At America’s largest teacher training institution in Columbia University, just down the road from Ground Zero in New York, this year’s intake was up 10 per cent on 2001. Personal statements on application forms reveal that “people are looking at their priorities again and deciding to make major life changes,” says Christine Souders, Columbia’s interim executive director of enrolment services.

Meanwhile, applications for Teach for America, which places new graduates in deprived schools for two-year teaching stints, rose 65 per cent in 2002 compared with the year before; and 2001 - in the immediate aftermath of September 11 - had represented a three-fold increase on 2000. Staff are sifting 14,000 applications for 1,700 placements.

But an altruistic impulse towards public service is only part of the story.

The most important reason for the resurgent interest in teaching is the full-blown recession gripping the US economy. Many of the mid-career defectors to teaching are economic refugees from decimated corporate ranks.

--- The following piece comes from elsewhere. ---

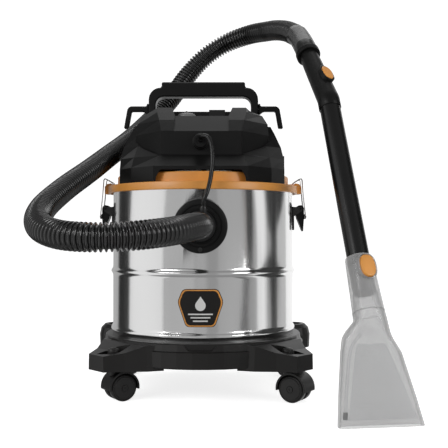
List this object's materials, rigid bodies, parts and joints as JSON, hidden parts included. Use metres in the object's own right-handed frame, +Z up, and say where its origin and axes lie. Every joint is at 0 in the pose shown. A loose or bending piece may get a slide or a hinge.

New York’s annual programme to retrain people mid-career has fielded some 10,000 applications for 1,200 places. Similar schemes in Washington and Kansas have also been inundated.

At Columbia, Ms Souders reports that most career-changers are from fields hardest hit by the economic downturn, such as financial services and the airline industry. In Florida, Ava Byrne, chief of the state’s bureau of educational recruitment and professional development, notes an increase in applications from people “displaced from the technology sector”. This is part of a longstanding trend of interest in teaching running counter to economic cycles, observes veteran teacher recruiter, Thomas Jennings, associate dean for teacher education at Columbia’s Teachers College. The relative job security of teaching gains appeal when higher-paid opportunities elsewhere become limited, he says.

However, it’s not just a supply-side phenomenon. Education authorities are stepping up their efforts to make teaching more appealing. Generous wage hikes eased New York’s chronic staff shortages at a stroke this summer, while signing and relocation bonuses are other financial carrots.

Meanwhile, the authorities are becoming more sophisticated and aggressive at recruiting. Florida schools are about to mount a national advertising campaign selling a “sun, surf and teach” lifestyle to prospective recruits.

They have also made it easier for people without traditional qualifications to join the profession. In Los Angeles, school recruiters actively court candidates from non-education backgrounds under a New Teacher Project.

“We are going after high-achieving individuals who, for the most part, have had a change of heart,” says Deborah Hirsch, chief human resources officer for the city’s schools. “The vast majority of our children are in poverty and can really benefit from these people.”

New entrants are put through their paces on a six-week intensive induction course to “bring them into a realm of understanding about how to manage the classroom, create lesson plans and understand the cultural demands of teaching in a multi-ethnic urban setting”, she says. They then take their places in the classroom as trainee teachers, doing coursework over the next one to three years to gain a full teaching credential. Recent recruits include engineers, lawyers, nurses, social workers, even the chief executive of a fast-food chain, says Hirsch, herself a retired Navy captain.

The resurgent interest in teaching is timely. An estimated 2.2 million recruits are needed to plug the hole created when half the workforce retires over the next decade. At the same time, the pupil population is expected to swell by another 2 million to 54 million by 2008.

The problem is though, it’s like filling a leaky vessel with water.

Morale-sapping working conditions plus a tendency to farm new recruits out to the most demanding posts in America’s neediest schools have contrived to create a staggering staff attrition rate. One-in-five new US recruits quits within five years; in many urban schools, newcomer attrition runs as high as 50 per cent.

Florida is cultivating a cadre of experienced teachers to mentor rookies and reduce the drop-out rate. Without such redoubled retention efforts, the benefits of today’s recruitment boom will be short-lived.